Die Chancen, die Künstliche Intelligenz uns bietet, sind in der Tat enorm und berühren nahezu alle Aspekte des Bildungswesens sowie des täglichen Lebens von Schülern, Eltern und Lehrkräften. Ein Paradebeispiel dafür ist der „Translate-Button“ auf der Homepage unserer Schule, der es Eltern, die nicht deutschsprachig sind, ermöglicht, sämtliche Informationen und Inhalte unserer Website in ihre eigene Sprache zu übersetzen. Diese Funktion fördert die Inklusion und den Zugang zu Informationen auf eine Weise, die vor nicht allzu langer Zeit undenkbar gewesen wäre.
KI unterstützt mich persönlich bei der Erstellung komplexer Elternbriefe, indem sie hilft, diese in einfacher Sprache zusammenzufassen. So können wir sicherstellen, dass alle Eltern, unabhängig von ihrem sprachlichen Hintergrund, wichtige Informationen verstehen. Die Kennzeichnung, dass ein Text mithilfe von KI bearbeitet oder übersetzt wurde, gewährleistet dabei Transparenz und Vertrauen.

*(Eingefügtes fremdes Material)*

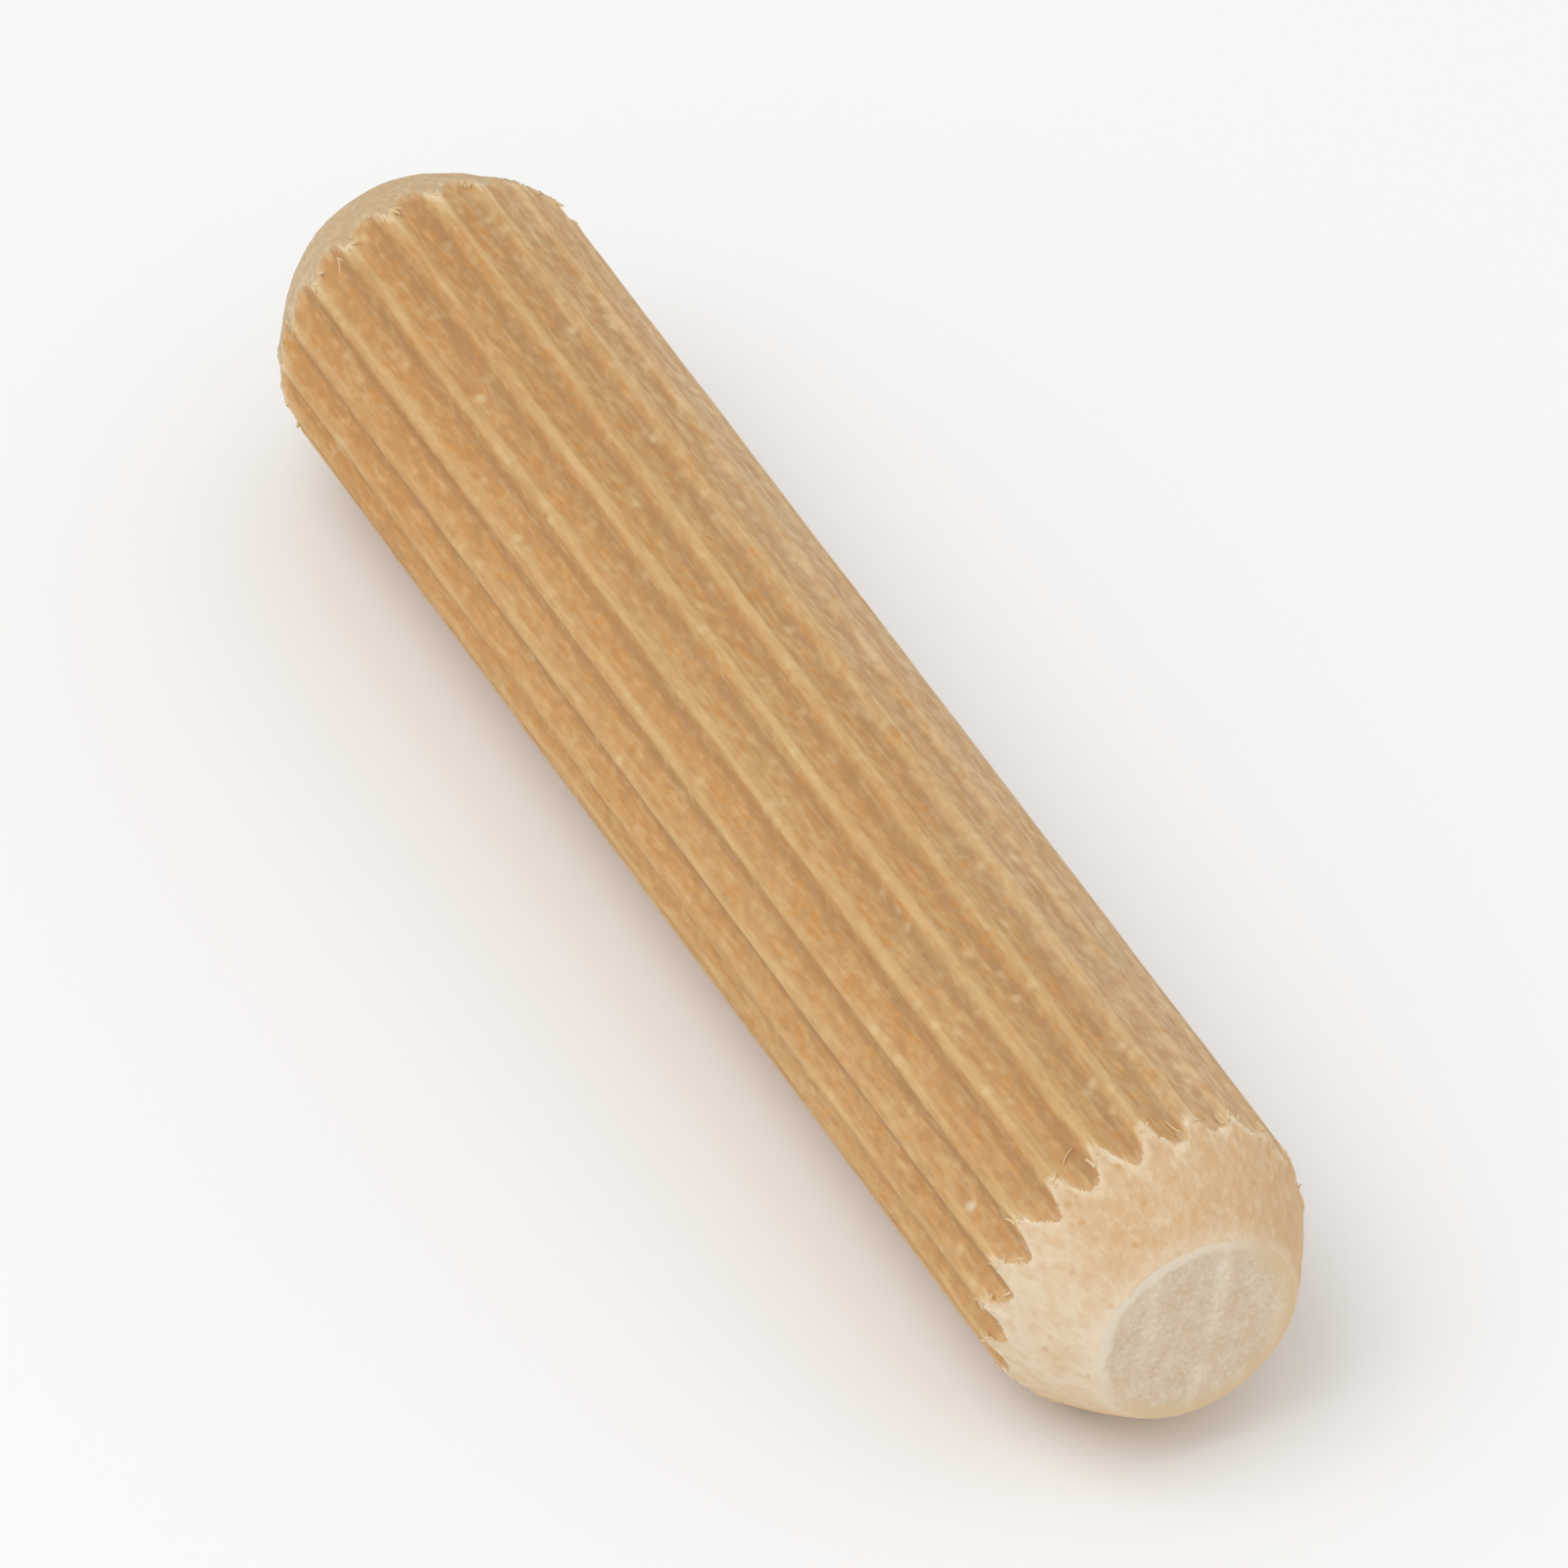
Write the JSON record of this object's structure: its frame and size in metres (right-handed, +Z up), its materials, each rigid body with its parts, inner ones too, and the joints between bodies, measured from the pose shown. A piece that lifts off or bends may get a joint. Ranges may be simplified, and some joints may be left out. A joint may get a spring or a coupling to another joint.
{
  "type": "fluted dowel pin",
  "caption": "Wooden dowel pin with lengthwise flutes and rounded chamfers, glued into two drilled holes to join boards.",
  "frame": {"origin": "on the surface that the pin lies on, under the middle of its length", "axes": "+X along the pin, +Z up as it lies, with one flute at the very bottom and a crest on each side of it"},
  "size_m": [0.04, 0.008, 0.008],
  "materials": {
    "dowel_wood": "bare matt wood, honey brown flutes with paler fuzzy chamfers and end faces"
  },
  "bodies": {
    "root": {"dowel_pin": "dowel_wood"}
  },
  "joints": []
}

KI im Klassenzimmer ermöglicht uns, Lernprozesse stärker zu individualisieren, die Stärken und Schwächen der Schülerinnen und Schüler präzise zu analysieren und darauf basierend maßgeschneidertes Förder- und Fordermaterial zu entwickeln. Dies bedeutet, dass wir in der Lage sind, sowohl Schülerinnen und Schüler, die besondere Unterstützung benötigen, als auch besonders begabte Kinder effektiver zu fördern. Die Potenziale der KI in der Bildung sind gewaltig, sei es durch die Verbesserung der Inklusion, durch gezielte Fördermaßnahmen oder durch die Bereitstellung von individualisiertem Lernmaterial, das sich den Bedürfnissen jedes einzelnen Schülers anpasst.